Rap artists have long bemoaned the troubles involved in pimping. As Big Daddy Kane once said, “Pimpin’ ain’t easy,” and the lifestyle is not as glamorous as the media makes it seem. In fact, it’s downright illegal in California, and the punishments under pandering and pimp laws can be severe.
Prostitution laws in California typically make it a misdemeanor crime for both men and women to offer, agree to, or engage in a sexual act for compensation. However, pimping and pandering are both considered separate felonies punishable by imprisonment in state prison for up to six years and a maximum $10,000 fine. Further, if the person you are pimping or pandering is a minor, you must register as a sex offender and, if the minor is under 16, face a maximum eight-year prison sentence.

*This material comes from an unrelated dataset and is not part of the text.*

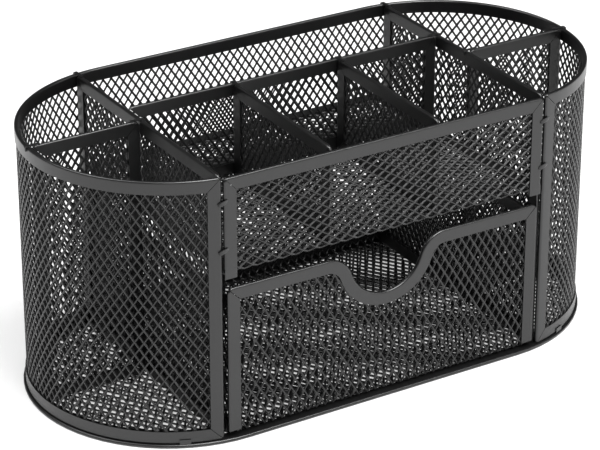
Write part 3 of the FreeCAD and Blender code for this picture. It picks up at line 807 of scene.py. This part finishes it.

Pimp laws apply to people who knowingly live off the earnings of a prostitute's activities, whether they find clients for the prostitute or not. Pandering, on the other hand, is the act of encouraging or persuading someone else to engage in prostitution and making that person available for the sexual act, such as through transporting the person to the site. It does not matter whether or not you collect money for your services.
The most famous panderer of all is probably Los Angeles' own Heidi Fleiss, who was once called the "Madam to the Stars." She was convicted of attempted pandering, money laundering and tax evasion for running a high-priced Hollywood call girl ring and served three years in prison.
It may be hard out there for a pimp, but considering California's pandering and pimp laws, it's even harder when you're in prison.